Я оглянулась. Голубкин намекал на машину, которую мне подарил Данил. Видимо, она в его понимании была прихотью. Он всегда завидовал нашим теплым отношениям с сыном.
— Ты прав, Саша. Просто я никак не могу привыкнуть к ним таким взрослым и самостоятельным.
— Время быстро летит.
— Да…
Не желая продолжать этот бессмысленный разговор, я тенью выскользнула за дверь. Прислонилась к ней спиной и медленно скатилась на пол. Я всего несколько дней не видела Степу. Всего несколько дней… А как будто вечность прошла… Я не могу без него. Не могу. Без него я словно пустая… От меня осталась лишь оболочка, в которой ничего нет. Ни света, ни тьмы… Бесконечная гладь одиночества.

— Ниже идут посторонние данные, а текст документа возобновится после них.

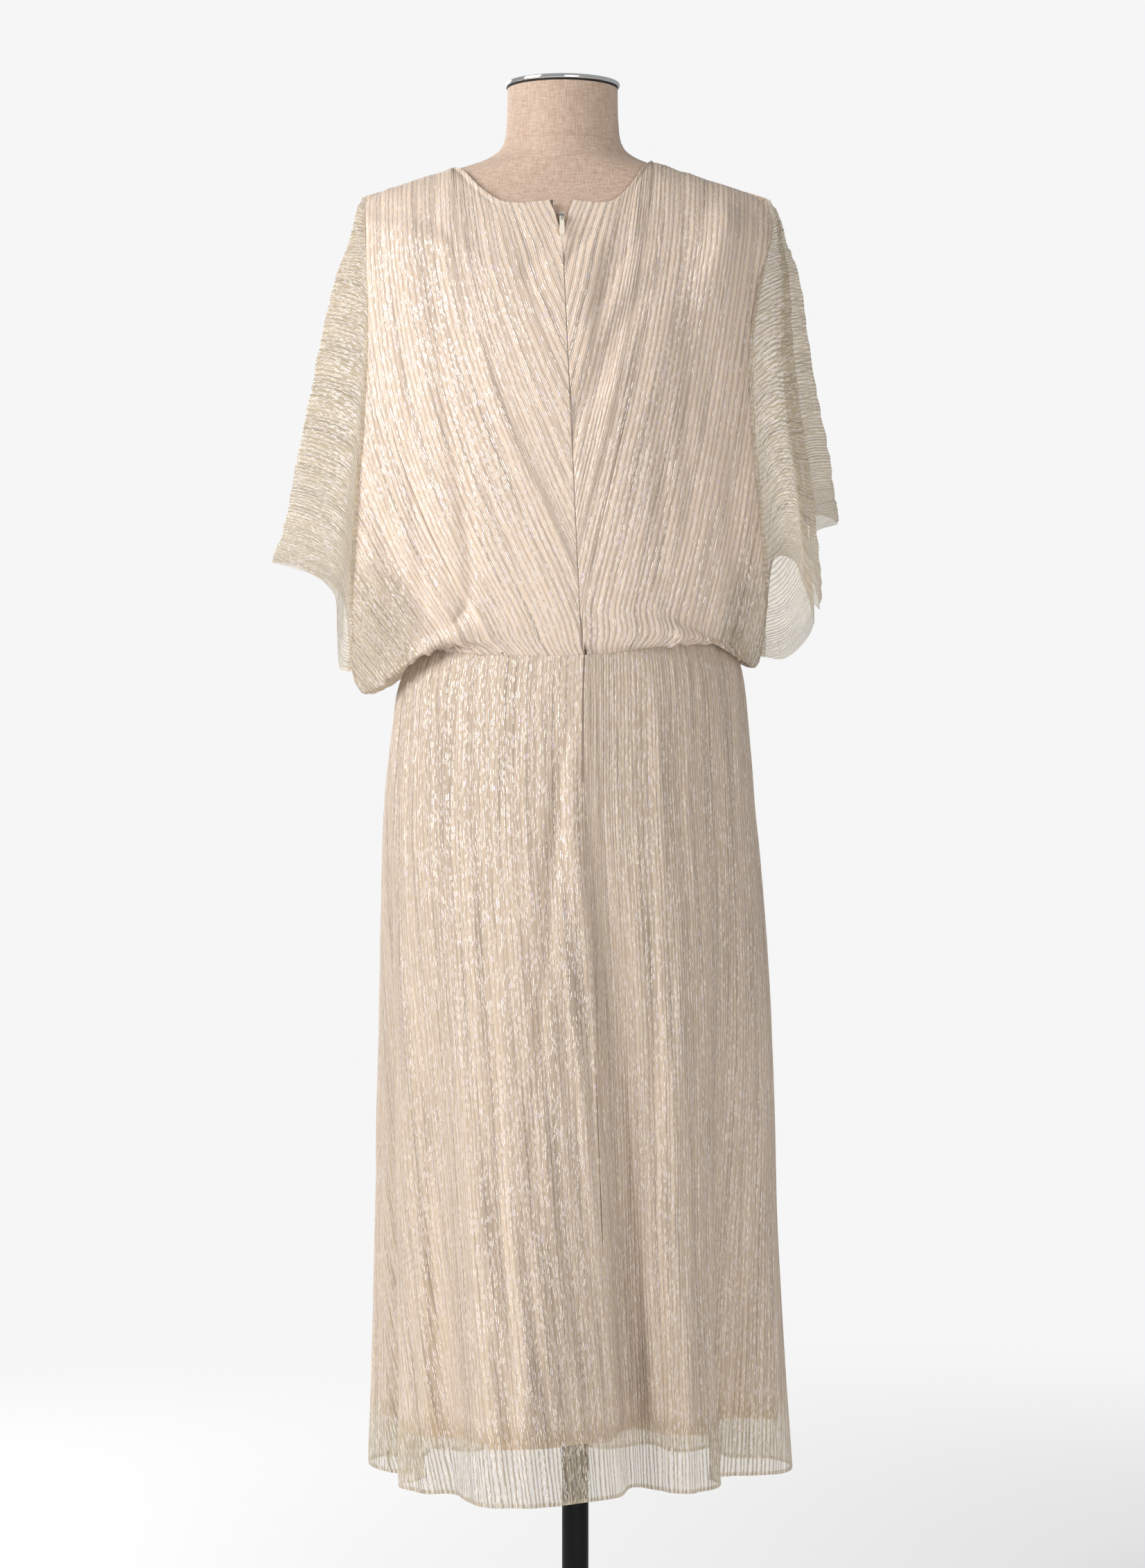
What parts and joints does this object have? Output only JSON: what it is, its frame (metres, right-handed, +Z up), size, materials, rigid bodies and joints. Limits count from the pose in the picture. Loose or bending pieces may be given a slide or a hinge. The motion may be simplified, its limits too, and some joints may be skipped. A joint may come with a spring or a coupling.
{
  "type": "midi dress on a limbless dress form with a pole stand",
  "caption": "Midi dress of crinkle-pleated metallic cloth with draped sleeves, bloused waist and back zip, on a limbless dress form on a pole stand.",
  "frame": {"origin": "on the floor at the centre of the round base's underside, on the pole's axis", "axes": "+Z up the pole, -Y towards the dress's centre back with the zip, +X towards the wearer's right side"},
  "size_m": [0.533, 0.3448, 1.562],
  "materials": {
    "plisse": "crinkle pleated, metallic thread",
    "sheer": "sheer crinkle pleated, metallic thread",
    "lining": "plain knit",
    "tape": "woven tape",
    "metal": "satin",
    "cream": "enamelled",
    "linen": "linen weave",
    "chrome": "polished",
    "black": "satin black"
  },
  "bodies": {
    "dress": {"bodice_back_left": "plisse", "bodice_back_right": "plisse", "bodice_front": "plisse", "sleeve_left": "sheer", "sleeve_right": "sheer", "skirt_back_left": "plisse", "skirt_back_right": "plisse", "skirt_front": "plisse", "lining_back": "lining", "lining_front": "lining", "zip_tape": "tape", "zip_slider": "metal", "form_bust": "linen", "form_cap": "chrome", "form_pole": "black", "form_base": "black"},
    "pull": {"zip_pull": "cream"}
  },
  "joints": [
    {"name": "pull_swing", "type": "hinge", "parent": "dress", "child": "pull", "pos_m": [-0.01255, -0.08287, 1.42374], "axis": [-1, 0, 0], "range_deg": [0, 150]}
  ]
}
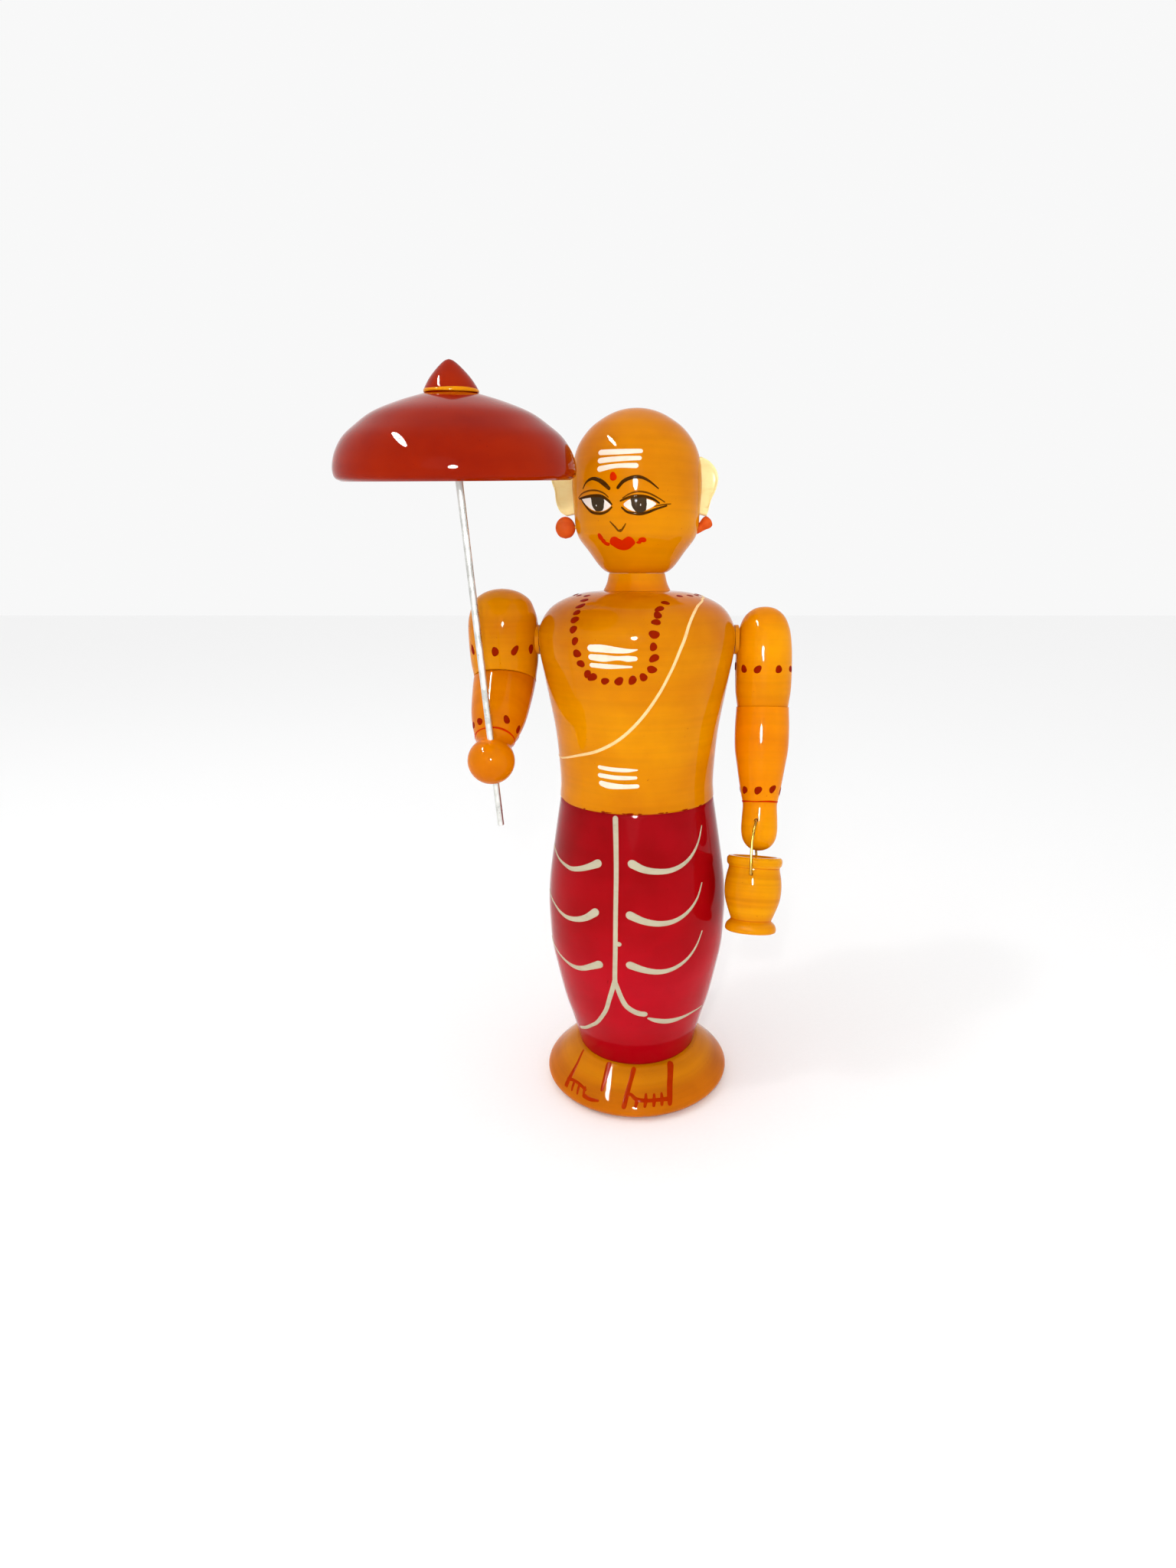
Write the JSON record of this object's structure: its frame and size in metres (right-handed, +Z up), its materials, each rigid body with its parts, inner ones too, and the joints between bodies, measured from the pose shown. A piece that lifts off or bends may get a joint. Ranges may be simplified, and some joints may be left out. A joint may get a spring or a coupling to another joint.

Чтобы не сойти с ума, я цепляюсь за воспоминания. Перебираю их в памяти, подношу к солнцу. Я никому не рассказывала о Степе. Наша история только для нас, и мне не хочется ею делиться. Хватит уже того, что вся моя прежняя жизнь была на виду. Я боялась быть не такой, как все, не соответствовать чьим-то идеалам… Мой Инстаграм завален фотографиями, весь смысл которых — показать, что мы живем не хуже других. Вот мы с Голубкиным в ресторане, а вот на отдыхе в Греции… Вот Данька дает интервью о своей первой результативной передаче, вот Демка на выпускном… Мои шикарные голубцы (я ведь отличная хозяйка!), моя новенькая машина (подарок умнички-сына)… На виду каждый мой шаг. Бесконечная летопись какой-то нелепой гонки, в которую превратилась наша жизнь. В этой летописи нет лишь упоминания о Степане. И никогда не будет. Потому что лучшее, что было со мной, я хочу оставить лишь для себя. Шкатулка памяти полна сокровищ. Здесь каждый его жест, каждое слово, и поцелуй… Я жадно оберегаю их. Это только мои богатства!